── Data shown ──

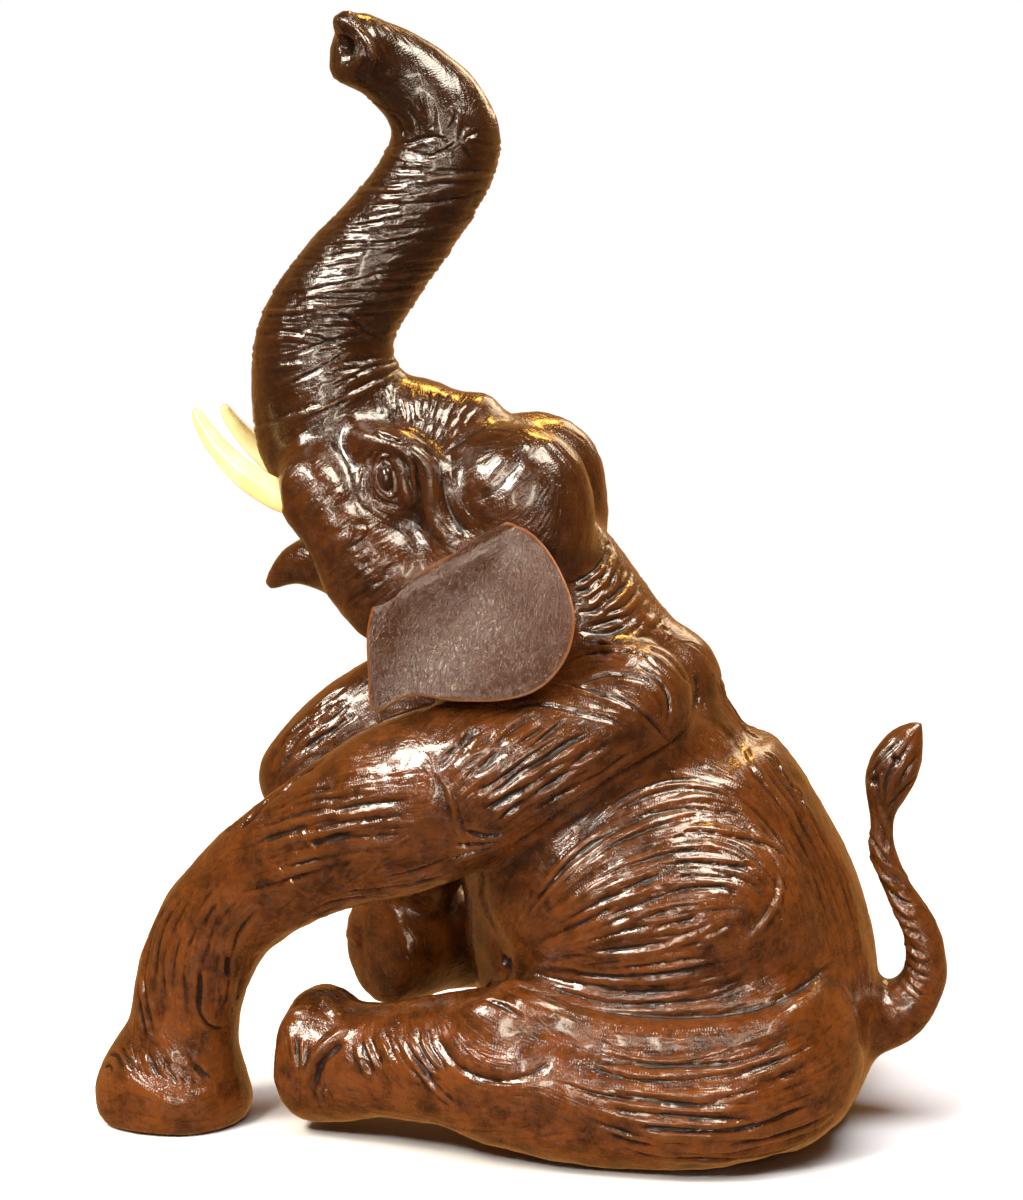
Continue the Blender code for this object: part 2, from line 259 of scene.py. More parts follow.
def bare_form():
    """The part's body as one soft closed form, with its slots and sockets filled."""
    bm = bmesh.new()
    bm.from_mesh(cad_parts["body"].data)
    bmesh.ops.remove_doubles(bm, verts=bm.verts, dist=0.00002)
    form = object_of("form", bm)
    modify(form, "DISPLACE", strength=SLOT_FILL * MM, mid_level=0.0)
    masses = [form]
    for side in (LEFT, RIGHT):
        x, y, z = np.add(EYE_CENTRE, EYE_SHOWN)
        masses.append(ball((x, -side * y, z), [r - EYE_PLUG_MARGIN for r in EYE_RADII]))
        x, y, z = np.add(TUSK[0][:3], TUSK_PLUG)
        drop = RIGHT_TUSK_DROP[0] if side == RIGHT else 0.0
        masses.append(ball((x, -side * y, z - drop), TUSK_PLUG_RADII))
    form = join_clay(masses)
    modify(form, "REMESH", mode="VOXEL", voxel_size=VOXEL * MM)
    modify(form, "DISPLACE", strength=-SLOT_FILL * MM, mid_level=0.0)
    modify(form, "SMOOTH", factor=0.5, iterations=FIRST_SMOOTHING)
    masses = [form] + [ball(*clay) for clay in ADDED_CLAY]
    form = join_clay(masses)
    modify(form, "REMESH", mode="VOXEL", voxel_size=VOXEL * MM)
    modify(form, "SMOOTH", factor=0.5, iterations=LAST_SMOOTHING)
    finer_cells(form)
    return form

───

**What the task requires:**
Your task is to output all of the data above word for word.

**Exercise solution:**
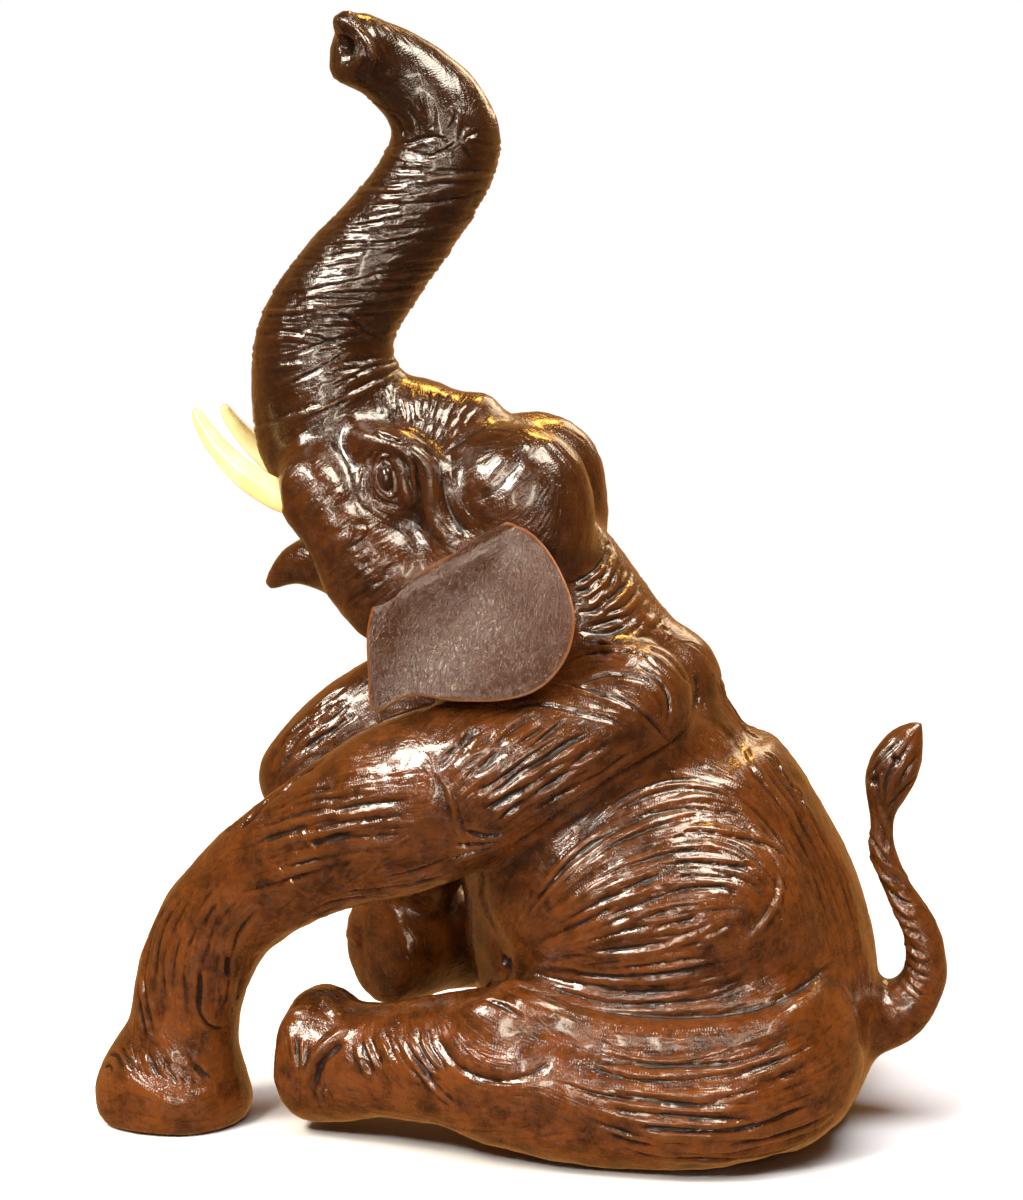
Continue the Blender code for this object: part 2, from line 259 of scene.py. More parts follow.
def bare_form():
    """The part's body as one soft closed form, with its slots and sockets filled."""
    bm = bmesh.new()
    bm.from_mesh(cad_parts["body"].data)
    bmesh.ops.remove_doubles(bm, verts=bm.verts, dist=0.00002)
    form = object_of("form", bm)
    modify(form, "DISPLACE", strength=SLOT_FILL * MM, mid_level=0.0)
    masses = [form]
    for side in (LEFT, RIGHT):
        x, y, z = np.add(EYE_CENTRE, EYE_SHOWN)
        masses.append(ball((x, -side * y, z), [r - EYE_PLUG_MARGIN for r in EYE_RADII]))
        x, y, z = np.add(TUSK[0][:3], TUSK_PLUG)
        drop = RIGHT_TUSK_DROP[0] if side == RIGHT else 0.0
        masses.append(ball((x, -side * y, z - drop), TUSK_PLUG_RADII))
    form = join_clay(masses)
    modify(form, "REMESH", mode="VOXEL", voxel_size=VOXEL * MM)
    modify(form, "DISPLACE", strength=-SLOT_FILL * MM, mid_level=0.0)
    modify(form, "SMOOTH", factor=0.5, iterations=FIRST_SMOOTHING)
    masses = [form] + [ball(*clay) for clay in ADDED_CLAY]
    form = join_clay(masses)
    modify(form, "REMESH", mode="VOXEL", voxel_size=VOXEL * MM)
    modify(form, "SMOOTH", factor=0.5, iterations=LAST_SMOOTHING)
    finer_cells(form)
    return form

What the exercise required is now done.